**Instructions for the task:**
Each line of the material must be returned exactly.

★ ★ ★ ★ ★

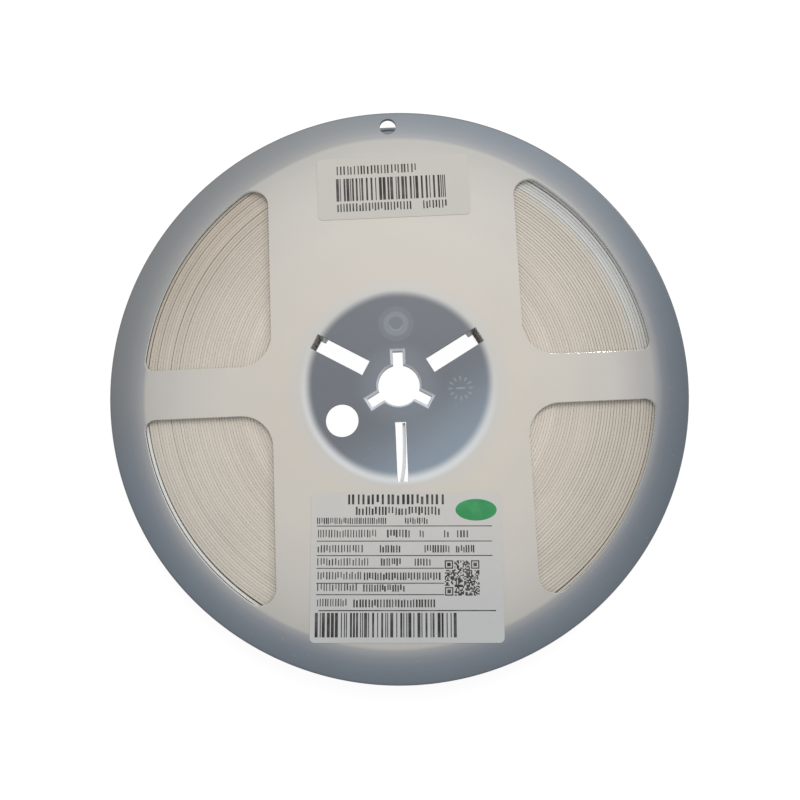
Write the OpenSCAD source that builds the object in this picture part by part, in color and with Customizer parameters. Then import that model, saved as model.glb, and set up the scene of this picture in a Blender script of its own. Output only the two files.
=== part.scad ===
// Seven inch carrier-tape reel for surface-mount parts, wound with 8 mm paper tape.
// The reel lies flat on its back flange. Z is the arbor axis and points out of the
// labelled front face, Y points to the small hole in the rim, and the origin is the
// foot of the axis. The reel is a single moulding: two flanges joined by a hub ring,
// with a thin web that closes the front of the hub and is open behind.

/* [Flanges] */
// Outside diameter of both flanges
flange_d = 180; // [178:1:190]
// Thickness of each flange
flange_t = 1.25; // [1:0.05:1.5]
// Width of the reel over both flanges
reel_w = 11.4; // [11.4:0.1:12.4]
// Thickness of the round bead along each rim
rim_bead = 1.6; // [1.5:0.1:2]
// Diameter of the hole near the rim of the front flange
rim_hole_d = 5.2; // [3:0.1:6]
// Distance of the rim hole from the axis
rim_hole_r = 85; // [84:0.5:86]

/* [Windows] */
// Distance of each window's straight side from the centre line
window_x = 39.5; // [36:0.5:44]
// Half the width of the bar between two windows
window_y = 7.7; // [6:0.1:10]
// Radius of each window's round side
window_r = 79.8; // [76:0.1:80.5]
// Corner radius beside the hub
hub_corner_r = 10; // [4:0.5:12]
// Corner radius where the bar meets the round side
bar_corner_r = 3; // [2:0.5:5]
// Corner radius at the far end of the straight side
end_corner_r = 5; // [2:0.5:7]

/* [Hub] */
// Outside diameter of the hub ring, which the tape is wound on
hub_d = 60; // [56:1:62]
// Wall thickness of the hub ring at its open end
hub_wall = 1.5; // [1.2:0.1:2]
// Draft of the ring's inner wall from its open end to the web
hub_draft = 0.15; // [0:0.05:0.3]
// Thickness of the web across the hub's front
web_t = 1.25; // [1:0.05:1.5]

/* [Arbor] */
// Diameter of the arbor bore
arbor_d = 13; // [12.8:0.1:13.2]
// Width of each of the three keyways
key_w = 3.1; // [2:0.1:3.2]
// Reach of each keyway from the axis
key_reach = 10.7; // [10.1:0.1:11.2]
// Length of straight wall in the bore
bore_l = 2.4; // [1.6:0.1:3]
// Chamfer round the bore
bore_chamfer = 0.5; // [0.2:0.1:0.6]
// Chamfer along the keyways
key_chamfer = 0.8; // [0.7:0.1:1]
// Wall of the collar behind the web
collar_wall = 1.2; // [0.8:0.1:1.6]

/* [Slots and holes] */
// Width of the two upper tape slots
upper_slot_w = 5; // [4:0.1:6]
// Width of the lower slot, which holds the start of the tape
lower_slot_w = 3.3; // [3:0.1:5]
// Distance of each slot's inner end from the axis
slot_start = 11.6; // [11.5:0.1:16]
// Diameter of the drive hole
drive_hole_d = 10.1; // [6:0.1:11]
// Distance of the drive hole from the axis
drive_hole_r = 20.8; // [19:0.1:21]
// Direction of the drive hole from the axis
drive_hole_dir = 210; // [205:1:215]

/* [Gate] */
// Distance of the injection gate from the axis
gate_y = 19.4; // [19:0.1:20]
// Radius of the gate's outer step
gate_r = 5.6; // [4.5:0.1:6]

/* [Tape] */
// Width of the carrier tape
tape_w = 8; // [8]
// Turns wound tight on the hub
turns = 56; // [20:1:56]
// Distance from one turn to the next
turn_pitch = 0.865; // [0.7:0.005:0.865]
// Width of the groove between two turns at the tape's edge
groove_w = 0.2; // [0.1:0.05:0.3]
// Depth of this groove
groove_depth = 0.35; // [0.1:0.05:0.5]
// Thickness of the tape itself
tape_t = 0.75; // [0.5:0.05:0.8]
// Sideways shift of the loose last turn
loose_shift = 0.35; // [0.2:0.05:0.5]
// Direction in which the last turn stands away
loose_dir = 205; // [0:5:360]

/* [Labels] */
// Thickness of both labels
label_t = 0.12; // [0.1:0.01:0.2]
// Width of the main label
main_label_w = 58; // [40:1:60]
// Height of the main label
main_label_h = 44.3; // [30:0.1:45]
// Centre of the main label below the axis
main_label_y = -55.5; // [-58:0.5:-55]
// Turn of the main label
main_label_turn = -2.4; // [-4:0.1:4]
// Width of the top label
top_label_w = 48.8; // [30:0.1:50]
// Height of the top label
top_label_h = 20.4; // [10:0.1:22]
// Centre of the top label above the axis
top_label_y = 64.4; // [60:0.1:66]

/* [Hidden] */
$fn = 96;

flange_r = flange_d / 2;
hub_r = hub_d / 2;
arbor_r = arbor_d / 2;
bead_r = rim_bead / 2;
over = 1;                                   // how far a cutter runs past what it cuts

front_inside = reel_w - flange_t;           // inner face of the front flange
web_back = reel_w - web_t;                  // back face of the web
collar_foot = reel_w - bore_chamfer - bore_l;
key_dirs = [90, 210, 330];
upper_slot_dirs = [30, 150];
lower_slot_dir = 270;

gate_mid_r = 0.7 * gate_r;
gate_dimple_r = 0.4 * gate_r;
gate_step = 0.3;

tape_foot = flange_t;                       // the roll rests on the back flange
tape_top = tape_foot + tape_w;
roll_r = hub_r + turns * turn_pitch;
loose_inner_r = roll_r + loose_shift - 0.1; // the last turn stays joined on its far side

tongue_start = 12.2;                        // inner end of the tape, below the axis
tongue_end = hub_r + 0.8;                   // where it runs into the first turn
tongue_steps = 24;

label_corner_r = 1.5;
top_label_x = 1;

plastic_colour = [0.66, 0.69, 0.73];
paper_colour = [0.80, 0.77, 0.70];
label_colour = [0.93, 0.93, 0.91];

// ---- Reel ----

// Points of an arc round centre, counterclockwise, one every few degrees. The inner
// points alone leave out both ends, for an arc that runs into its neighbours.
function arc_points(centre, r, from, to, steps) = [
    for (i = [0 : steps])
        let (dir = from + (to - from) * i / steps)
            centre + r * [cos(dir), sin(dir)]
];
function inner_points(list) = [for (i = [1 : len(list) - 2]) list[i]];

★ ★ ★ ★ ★

**Answer to this task:**
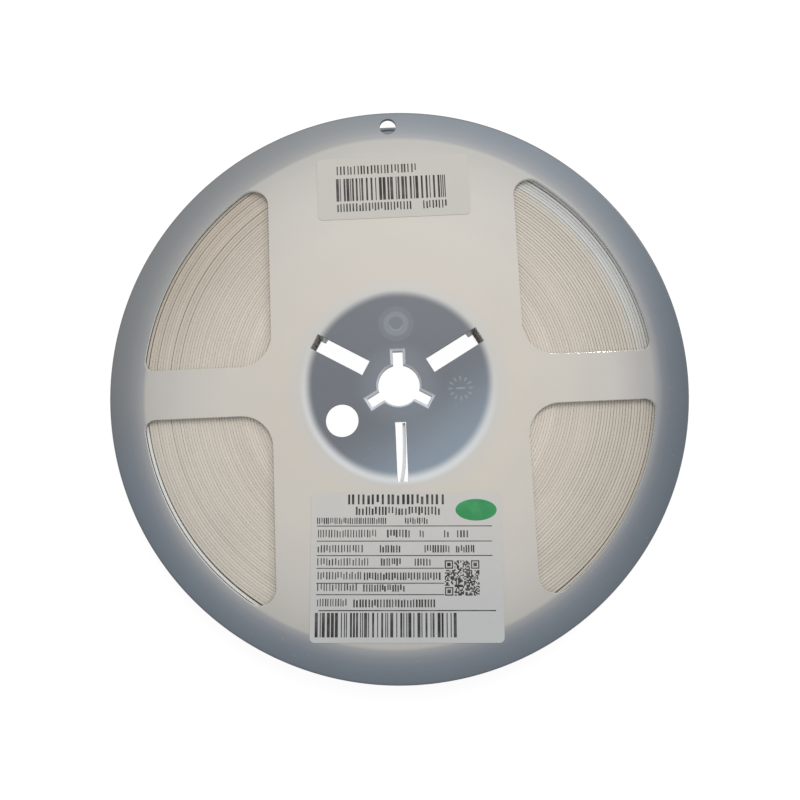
Write the OpenSCAD source that builds the object in this picture part by part, in color and with Customizer parameters. Then import that model, saved as model.glb, and set up the scene of this picture in a Blender script of its own. Output only the two files.
=== part.scad ===
// Seven inch carrier-tape reel for surface-mount parts, wound with 8 mm paper tape.
// The reel lies flat on its back flange. Z is the arbor axis and points out of the
// labelled front face, Y points to the small hole in the rim, and the origin is the
// foot of the axis. The reel is a single moulding: two flanges joined by a hub ring,
// with a thin web that closes the front of the hub and is open behind.

/* [Flanges] */
// Outside diameter of both flanges
flange_d = 180; // [178:1:190]
// Thickness of each flange
flange_t = 1.25; // [1:0.05:1.5]
// Width of the reel over both flanges
reel_w = 11.4; // [11.4:0.1:12.4]
// Thickness of the round bead along each rim
rim_bead = 1.6; // [1.5:0.1:2]
// Diameter of the hole near the rim of the front flange
rim_hole_d = 5.2; // [3:0.1:6]
// Distance of the rim hole from the axis
rim_hole_r = 85; // [84:0.5:86]

/* [Windows] */
// Distance of each window's straight side from the centre line
window_x = 39.5; // [36:0.5:44]
// Half the width of the bar between two windows
window_y = 7.7; // [6:0.1:10]
// Radius of each window's round side
window_r = 79.8; // [76:0.1:80.5]
// Corner radius beside the hub
hub_corner_r = 10; // [4:0.5:12]
// Corner radius where the bar meets the round side
bar_corner_r = 3; // [2:0.5:5]
// Corner radius at the far end of the straight side
end_corner_r = 5; // [2:0.5:7]

/* [Hub] */
// Outside diameter of the hub ring, which the tape is wound on
hub_d = 60; // [56:1:62]
// Wall thickness of the hub ring at its open end
hub_wall = 1.5; // [1.2:0.1:2]
// Draft of the ring's inner wall from its open end to the web
hub_draft = 0.15; // [0:0.05:0.3]
// Thickness of the web across the hub's front
web_t = 1.25; // [1:0.05:1.5]

/* [Arbor] */
// Diameter of the arbor bore
arbor_d = 13; // [12.8:0.1:13.2]
// Width of each of the three keyways
key_w = 3.1; // [2:0.1:3.2]
// Reach of each keyway from the axis
key_reach = 10.7; // [10.1:0.1:11.2]
// Length of straight wall in the bore
bore_l = 2.4; // [1.6:0.1:3]
// Chamfer round the bore
bore_chamfer = 0.5; // [0.2:0.1:0.6]
// Chamfer along the keyways
key_chamfer = 0.8; // [0.7:0.1:1]
// Wall of the collar behind the web
collar_wall = 1.2; // [0.8:0.1:1.6]

/* [Slots and holes] */
// Width of the two upper tape slots
upper_slot_w = 5; // [4:0.1:6]
// Width of the lower slot, which holds the start of the tape
lower_slot_w = 3.3; // [3:0.1:5]
// Distance of each slot's inner end from the axis
slot_start = 11.6; // [11.5:0.1:16]
// Diameter of the drive hole
drive_hole_d = 10.1; // [6:0.1:11]
// Distance of the drive hole from the axis
drive_hole_r = 20.8; // [19:0.1:21]
// Direction of the drive hole from the axis
drive_hole_dir = 210; // [205:1:215]

/* [Gate] */
// Distance of the injection gate from the axis
gate_y = 19.4; // [19:0.1:20]
// Radius of the gate's outer step
gate_r = 5.6; // [4.5:0.1:6]

/* [Tape] */
// Width of the carrier tape
tape_w = 8; // [8]
// Turns wound tight on the hub
turns = 56; // [20:1:56]
// Distance from one turn to the next
turn_pitch = 0.865; // [0.7:0.005:0.865]
// Width of the groove between two turns at the tape's edge
groove_w = 0.2; // [0.1:0.05:0.3]
// Depth of this groove
groove_depth = 0.35; // [0.1:0.05:0.5]
// Thickness of the tape itself
tape_t = 0.75; // [0.5:0.05:0.8]
// Sideways shift of the loose last turn
loose_shift = 0.35; // [0.2:0.05:0.5]
// Direction in which the last turn stands away
loose_dir = 205; // [0:5:360]

/* [Labels] */
// Thickness of both labels
label_t = 0.12; // [0.1:0.01:0.2]
// Width of the main label
main_label_w = 58; // [40:1:60]
// Height of the main label
main_label_h = 44.3; // [30:0.1:45]
// Centre of the main label below the axis
main_label_y = -55.5; // [-58:0.5:-55]
// Turn of the main label
main_label_turn = -2.4; // [-4:0.1:4]
// Width of the top label
top_label_w = 48.8; // [30:0.1:50]
// Height of the top label
top_label_h = 20.4; // [10:0.1:22]
// Centre of the top label above the axis
top_label_y = 64.4; // [60:0.1:66]

/* [Hidden] */
$fn = 96;

flange_r = flange_d / 2;
hub_r = hub_d / 2;
arbor_r = arbor_d / 2;
bead_r = rim_bead / 2;
over = 1;                                   // how far a cutter runs past what it cuts

front_inside = reel_w - flange_t;           // inner face of the front flange
web_back = reel_w - web_t;                  // back face of the web
collar_foot = reel_w - bore_chamfer - bore_l;
key_dirs = [90, 210, 330];
upper_slot_dirs = [30, 150];
lower_slot_dir = 270;

gate_mid_r = 0.7 * gate_r;
gate_dimple_r = 0.4 * gate_r;
gate_step = 0.3;

tape_foot = flange_t;                       // the roll rests on the back flange
tape_top = tape_foot + tape_w;
roll_r = hub_r + turns * turn_pitch;
loose_inner_r = roll_r + loose_shift - 0.1; // the last turn stays joined on its far side

tongue_start = 12.2;                        // inner end of the tape, below the axis
tongue_end = hub_r + 0.8;                   // where it runs into the first turn
tongue_steps = 24;

label_corner_r = 1.5;
top_label_x = 1;

plastic_colour = [0.66, 0.69, 0.73];
paper_colour = [0.80, 0.77, 0.70];
label_colour = [0.93, 0.93, 0.91];

// ---- Reel ----

// Points of an arc round centre, counterclockwise, one every few degrees. The inner
// points alone leave out both ends, for an arc that runs into its neighbours.
function arc_points(centre, r, from, to, steps) = [
    for (i = [0 : steps])
        let (dir = from + (to - from) * i / steps)
            centre + r * [cos(dir), sin(dir)]
];
function inner_points(list) = [for (i = [1 : len(list) - 2]) list[i]];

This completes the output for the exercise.